Several US officials confirm privately that one reason the Reagan administration has delayed meeting with a joint Jordanian-Palestinian delegation to talk about peace prospects is fear that the meeting will hurt Peres.
The Palestinian half of any such joint delegation would be approved by the Palestine Liberation Organization, which Israel regards as a terrorist group. Should a meeting between the US and a joint delegation take place and not lead to a change in the PLO's stance, Israeli officials say, Peres would be blamed for ``allowing'' the US to meet with the PLO.
``It would damage Peres for sure. . .,'' says parliament member Olmert. ``Everyone in Israel will know that all of the soft words, appeasements, and invitations Peres offered led only to the United States recognizing the PLO.''
The crucial decision facing Peres in the next few months, then, is whether he will stick to an agreement to hand over the premiership to the rival Likud bloc on Oct. 14, 1986, or risk bringing down the government in hopes of forming a new government without Likud.

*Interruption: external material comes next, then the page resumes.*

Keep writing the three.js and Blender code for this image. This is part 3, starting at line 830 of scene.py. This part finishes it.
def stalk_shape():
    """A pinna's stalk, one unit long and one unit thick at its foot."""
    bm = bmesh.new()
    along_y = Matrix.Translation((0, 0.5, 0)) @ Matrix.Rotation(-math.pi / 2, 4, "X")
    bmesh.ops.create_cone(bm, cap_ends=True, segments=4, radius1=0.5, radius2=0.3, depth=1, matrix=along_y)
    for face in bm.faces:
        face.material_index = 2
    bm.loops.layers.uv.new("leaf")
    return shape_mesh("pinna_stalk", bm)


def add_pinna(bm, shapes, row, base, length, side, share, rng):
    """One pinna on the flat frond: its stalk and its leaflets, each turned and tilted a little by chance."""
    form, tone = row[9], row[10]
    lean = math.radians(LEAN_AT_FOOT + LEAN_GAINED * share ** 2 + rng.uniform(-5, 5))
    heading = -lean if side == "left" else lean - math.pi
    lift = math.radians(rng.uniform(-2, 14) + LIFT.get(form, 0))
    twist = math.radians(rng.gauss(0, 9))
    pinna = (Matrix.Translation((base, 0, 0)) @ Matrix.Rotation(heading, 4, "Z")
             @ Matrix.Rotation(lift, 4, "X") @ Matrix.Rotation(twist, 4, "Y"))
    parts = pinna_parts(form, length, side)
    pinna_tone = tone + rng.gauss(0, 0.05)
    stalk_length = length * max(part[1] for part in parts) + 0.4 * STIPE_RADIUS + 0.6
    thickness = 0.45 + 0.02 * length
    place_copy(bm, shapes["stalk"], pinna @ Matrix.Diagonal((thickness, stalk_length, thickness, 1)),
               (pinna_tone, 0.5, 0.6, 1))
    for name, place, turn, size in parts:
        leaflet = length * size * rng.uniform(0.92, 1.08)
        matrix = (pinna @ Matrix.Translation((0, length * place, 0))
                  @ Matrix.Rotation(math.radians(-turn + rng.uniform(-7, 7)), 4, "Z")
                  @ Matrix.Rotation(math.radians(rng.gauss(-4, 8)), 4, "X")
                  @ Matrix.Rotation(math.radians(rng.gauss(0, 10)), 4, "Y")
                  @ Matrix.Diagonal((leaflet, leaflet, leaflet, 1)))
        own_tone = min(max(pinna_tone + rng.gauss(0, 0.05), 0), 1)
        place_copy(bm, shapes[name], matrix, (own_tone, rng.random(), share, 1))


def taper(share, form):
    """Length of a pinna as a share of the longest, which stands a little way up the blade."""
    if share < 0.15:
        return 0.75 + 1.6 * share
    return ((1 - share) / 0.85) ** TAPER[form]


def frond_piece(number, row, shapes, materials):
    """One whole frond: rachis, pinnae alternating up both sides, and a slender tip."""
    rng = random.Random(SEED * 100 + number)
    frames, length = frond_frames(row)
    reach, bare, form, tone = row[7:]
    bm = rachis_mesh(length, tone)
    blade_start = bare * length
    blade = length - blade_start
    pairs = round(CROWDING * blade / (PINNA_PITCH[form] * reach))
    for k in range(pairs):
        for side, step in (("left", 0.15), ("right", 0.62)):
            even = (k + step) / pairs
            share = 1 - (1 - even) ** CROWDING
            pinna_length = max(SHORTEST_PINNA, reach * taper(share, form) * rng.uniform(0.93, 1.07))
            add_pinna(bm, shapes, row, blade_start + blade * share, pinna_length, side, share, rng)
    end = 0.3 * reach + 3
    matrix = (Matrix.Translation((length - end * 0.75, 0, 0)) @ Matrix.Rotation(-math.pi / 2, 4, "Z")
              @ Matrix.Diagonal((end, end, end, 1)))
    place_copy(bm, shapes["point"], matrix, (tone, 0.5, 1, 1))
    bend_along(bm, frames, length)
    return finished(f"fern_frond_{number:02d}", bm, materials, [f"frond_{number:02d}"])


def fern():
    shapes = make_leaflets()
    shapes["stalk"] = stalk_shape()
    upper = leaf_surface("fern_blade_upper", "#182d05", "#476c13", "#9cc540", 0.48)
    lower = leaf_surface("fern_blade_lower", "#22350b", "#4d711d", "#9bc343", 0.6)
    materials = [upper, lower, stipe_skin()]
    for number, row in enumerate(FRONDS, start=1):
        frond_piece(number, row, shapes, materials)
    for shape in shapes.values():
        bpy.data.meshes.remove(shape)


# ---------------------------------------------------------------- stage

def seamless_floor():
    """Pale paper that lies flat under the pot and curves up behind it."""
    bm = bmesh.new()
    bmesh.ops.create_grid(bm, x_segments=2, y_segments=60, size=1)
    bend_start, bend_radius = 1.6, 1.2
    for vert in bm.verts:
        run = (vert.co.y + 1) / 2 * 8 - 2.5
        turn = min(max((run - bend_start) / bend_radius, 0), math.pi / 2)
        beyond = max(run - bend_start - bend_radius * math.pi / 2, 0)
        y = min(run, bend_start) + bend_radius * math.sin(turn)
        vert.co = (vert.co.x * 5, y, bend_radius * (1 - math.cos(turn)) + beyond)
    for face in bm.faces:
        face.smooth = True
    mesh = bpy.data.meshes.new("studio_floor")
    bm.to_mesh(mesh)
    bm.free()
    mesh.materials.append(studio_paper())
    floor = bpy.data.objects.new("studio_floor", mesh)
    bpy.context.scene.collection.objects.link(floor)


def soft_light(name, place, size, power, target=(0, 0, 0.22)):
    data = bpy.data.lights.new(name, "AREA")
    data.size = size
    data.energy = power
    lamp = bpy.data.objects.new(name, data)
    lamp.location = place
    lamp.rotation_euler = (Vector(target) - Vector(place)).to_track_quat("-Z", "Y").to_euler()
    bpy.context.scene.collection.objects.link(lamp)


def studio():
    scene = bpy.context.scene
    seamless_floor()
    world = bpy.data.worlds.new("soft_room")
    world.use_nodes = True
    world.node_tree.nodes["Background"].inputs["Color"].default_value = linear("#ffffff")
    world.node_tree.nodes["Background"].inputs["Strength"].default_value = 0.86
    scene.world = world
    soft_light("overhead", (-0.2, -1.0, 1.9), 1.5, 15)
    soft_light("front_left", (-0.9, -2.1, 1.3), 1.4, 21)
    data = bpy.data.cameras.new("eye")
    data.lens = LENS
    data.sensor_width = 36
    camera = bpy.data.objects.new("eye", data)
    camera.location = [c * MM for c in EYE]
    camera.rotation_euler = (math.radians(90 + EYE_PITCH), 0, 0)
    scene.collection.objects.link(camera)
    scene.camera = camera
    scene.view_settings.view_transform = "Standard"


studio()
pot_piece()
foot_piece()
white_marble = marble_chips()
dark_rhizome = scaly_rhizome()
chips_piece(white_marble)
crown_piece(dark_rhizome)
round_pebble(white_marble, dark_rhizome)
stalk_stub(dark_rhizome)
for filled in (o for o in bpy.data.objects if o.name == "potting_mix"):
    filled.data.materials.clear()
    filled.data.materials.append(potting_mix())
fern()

Only with Likud out of the government, Peres's aides say, can the peace treaty with Egypt be revitalized and progress be made on talks with Jordan's King Hussein. The Israeli political setup leaves Peres three options:
He can resign as prime minister and attempt to form a new coalition government including Labor, parties to the left of Labor, and some ultra-orthodox religious parties. At best, such a move would give him a thin majority in the 120-seat parliament, and the Labor Party would be forced to make a slew of compromises to the religious parties that would alienate the vast majority of secular Labor voters.

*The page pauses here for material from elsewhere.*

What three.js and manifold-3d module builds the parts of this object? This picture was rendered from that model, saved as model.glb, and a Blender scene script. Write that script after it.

If Peres cannot form a narrow majority government, he could resort to early elections. The last elections resulted in a stalemate that few political analysts say would be broken if new elections were held in the next few months.
``What Peres needs is a dramatic issue that would change the Israeli political scene and sweep voters off their feet. Hussein and [Egyptian President Hosni] Mubarak haven't given him that,'' says one analyst.
He can hold together the government and hand over the premiership to Yitzhak Shamir in one year. That option, some analysts insist, is the only one open to Peres now. Under this, Peres would become foreign minister for two years while his arch rival in Labor, Yitzhak Rabin, would retain the more powerful post of defense minister.
``All his life, Peres has been accused of never keeping his commitments. He wants to show that he can keep this one,'' Olmert says, ``There is nothing that Peres can bring to the public right now that proves he's got a cause,'' to breach the agreement he signed with Shamir.
Peres insists publicly that he is committed to the rotation agreement -- unless Likud forces the issue by putting intolerable strains on the government. He warned Shamir recently that attacks on the government and on Peres by Likud Cabinet ministers could lead to the government's dissolution. And although the prime minister says he wants the government to survive, he has openly courted the small religious parties that, until 1977, were always part of Labor governments.